Being a travel blogger has put me into this alternate universe where it’s perfectly normal to work online from any corner of the world that gets internet. Where some people choose not to have a home at all and travel from one location to the next every few days or weeks or months. Technically I could do this. I work online, I love to travel, and I don’t have to be in any one place. But for many reasons, being a digital nomad is not for me.
1. I enjoy having a community of friends
Traveling brings you to interesting places, which means interesting people. I know plenty of full-time travelers who make new friends in each new location and enjoy having a new batch of friends. But I’d prefer to have a consistent community of friends that I can hang out with on a regular basis, not just for a month or two until I move on.
Making friends is hard. Sure, I love meeting people when I travel, but finding people I truly connect with, people I have lots of things in common with, people I feel comfortable with, takes time. It’s rare that I bond with someone in just a few days or weeks.
I’m finding that making friends in general is harder and harder as I get older. I’m more picky about who I want to spend my time with than I was when I was younger. We’ve been living in Berlin for almost two years now, and I still don’t have a lot of friends here. But I’m slowly making progress.
2. I crave more stability
Being a digital nomad means near constant change. You have to adapt quickly because you’re always in a new place, learning where everything is and how everything works. Now, some of that is really interesting when you travel, but I’m not a fan when I’m trying to work as well.

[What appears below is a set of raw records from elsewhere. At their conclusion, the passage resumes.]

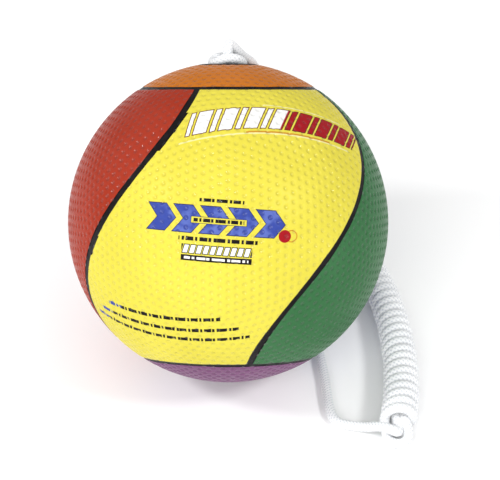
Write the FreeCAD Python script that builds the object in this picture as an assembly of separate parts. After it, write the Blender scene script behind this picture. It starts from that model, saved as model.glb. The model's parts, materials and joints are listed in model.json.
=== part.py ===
"""Tetherball: a six-panel rubber ball with a recessed tether bar, and its rope wound into a hank.

Millimetres, +Z up. The origin is the point where the ball rests on the ground. The ball lies with
its pole axis tilted back towards +Y, tether pole up, and the rope lies round its +X side.
"""
import FreeCAD, Part
import math
import os
from FreeCAD import Placement, Rotation, Vector

os.makedirs("parts", exist_ok=True)

# ---- driving dimensions: the ball -----------------------------------------------------------------
BALL_DIAMETER = 228.6
BALL_R = BALL_DIAMETER / 2
POLE_TILT = 36.6            # degrees from vertical, tether pole leaning towards +Y

COVER_T = 4.0               # cellular rubber panels
CARCASS_T = 1.6             # moulded rubber body
WINDING_T = 0.8             # wound nylon thread
BLADDER_T = 1.0             # butyl bladder
COVER_R = BALL_R - COVER_T
CARCASS_R = COVER_R - CARCASS_T
WINDING_R = CARCASS_R - WINDING_T
BLADDER_R = WINDING_R - BLADDER_T

CAP_ANGLE = 33.2            # degrees from the pole to the middle of a cap's seam
CAP_LATITUDE = 90 - CAP_ANGLE
CAP_SEAM_W = 2.6
SIDE_SEAM_W = 3.4
SEAM_SINK = 0.4             # the seam strips lie this much below the panels
SEAM_SWING = 31.1           # degrees that a side seam swings each way on its way between the caps
# Longitude of each side seam at the equator, from the front (-Y) towards +X. The front panel is wide.
FRONT_LEFT_SEAM = -50.6
FRONT_RIGHT_SEAM = 44.4
SIDE_STEP = (360 - (FRONT_RIGHT_SEAM - FRONT_LEFT_SEAM)) / 3
SIDE_SEAMS = [FRONT_LEFT_SEAM, FRONT_RIGHT_SEAM, FRONT_RIGHT_SEAM + SIDE_STEP, FRONT_RIGHT_SEAM + 2 * SIDE_STEP]
SIDE_PANELS = ["panel_yellow", "panel_green", "panel_blue", "panel_red"]
SEAM_SECTIONS = 15          # sections of the tool that cuts a side seam

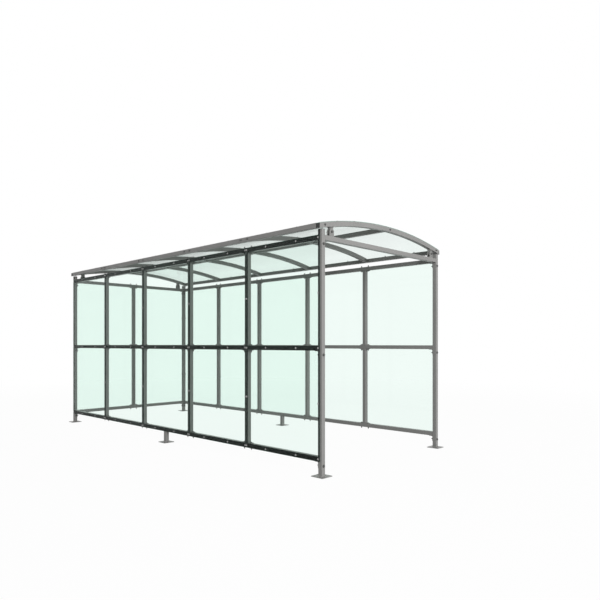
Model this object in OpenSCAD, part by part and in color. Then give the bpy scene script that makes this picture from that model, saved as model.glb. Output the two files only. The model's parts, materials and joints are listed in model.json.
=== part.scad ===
// Shopping cart shelter: an open-fronted, bolted frame of square steel tube with clear walls
// hung on its outside and a shallow arched roof carried on four pinned brackets.
// Millimetres, +Z up, the origin on the ground at the middle of the plan.
// The open end, where the carts go in, faces -Y.

/* [Plan] */
// Pitch of the bays along the two long walls, centre to centre
side_pitch = 1000; // [700:10:1400]
// Number of bays in each long wall
side_bays = 5; // [3:1:7]
// Pitch of the bays in the rear wall, centre to centre
rear_pitch = 1000; // [700:10:1400]
// Number of bays in the rear wall
rear_bays = 2; // [1:1:3]

/* [Heights] */
// Height of the bottom rail's centreline above the ground
bottom_rail_z = 157; // [120:1:300]
// Height of one row of wall sheets, rail centreline to rail centreline
row_pitch = 1000; // [700:10:1300]
// How far the corner posts stand above the top rails
post_top_rise = 50; // [40:1:90]

/* [Tube] */
// Outside width of every square tube
tube_w = 45; // [35:1:60]
// Wall thickness of every tube
tube_wall = 2; // [1.5:0.5:4]
// Outside corner radius of every tube
tube_corner_r = 3; // [1:0.5:5]

/* [Feet] */
// Side of the square base plates
plate_w = 140; // [110:5:200]
// Thickness of the base plates
plate_t = 6; // [4:1:12]
// Diameter of the anchor holes
anchor_d = 12; // [8:1:16]
// Spacing of the anchor holes, both ways
anchor_pitch = 100; // [85:1:120]

/* [Corner cleats] */
// Length of a cleat's leg along the rail
cleat_rail_leg = 44; // [36:1:60]
// Length of a cleat's leg down a corner post
cleat_post_leg = 60; // [45:1:80]
// Length of a cleat's leg along a mullion
cleat_mullion_leg = 16; // [14:1:60]
// Width of a cleat across the tube
cleat_w = 39; // [28:1:39]
// Thickness of a cleat's legs
cleat_t = 5; // [3:0.5:8]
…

When we tried traveling for long stretches of time, I realized the stress of figuring out a new place was exhausting to me. I love the newness when my only objective is to explore, but when I have to find the grocery store, cook, work, AND explore, I sort of shut down. I end up not enjoying any of it.
I’m a very routine person. I know that might sound boring to some of you, but having a routine helps me not get bogged down with endless decisions, and it helps me work faster. I love breaking out of my routines when I travel, but it’s hard to be productive when that stability is gone.
3. I need my comforts
This is another thing that I think has changed as I’ve gotten a little older. When I traveled in my late 20s, I was a lot less picky about the comforts of a hotel or hostel room. It had to be safe and clean, but I wasn’t so bothered by the comfort of the bed. Now bad beds are one of my biggest irritations as we travel.
Light coming in through the windows early in the morning also bothers me more now than it did when I was younger. I want it to be as close to pitch black as possible.
You don’t have control over these things when you travel. If the trip is a few days or even a few weeks, I know I’ll get through it and be home in my comfy bed soon enough. But as a digital nomad, I think it would eventually break me. The uncomfortable beds we’ve had on longer trips drove me insane, and I rarely got a good night’s sleep.
4. I’m healthier with a decent kitchen
I’m no world class chef or anything. But I have quite a few dietary restrictions, and life is much easier and healthier for me if I can make my own meals at home most of the time. Long term travel means cooking in rental apartments that are often poorly stocked. It’s hard to cook properly if the kitchen is only equipped to make tea.
We once stayed in an apartment that had a rusty pan. We’ve stayed in several that had almost no counter space to prep on. There was one place with no oven. Often they don’t have things I consider basics, like a peeler.
Some people are better at going with the flow and adapting to varying conditions. But not me. I like having a decent kitchen where I have everything I need, and I can easily cook my food.
5. I simply like having a home base
Overall I like having a home. Sure, I love traveling, and despite my routines, I actually do enjoy having a changing of scenery every now and then. But I like the consistency of a home base.
I’m not a hoarder or anything, but I like owning a few things and having pictures on my walls and having a comfortable place to hang out. We still own way fewer possessions than average, but I don’t really want to reduce down to only owning what can fit in my backpack.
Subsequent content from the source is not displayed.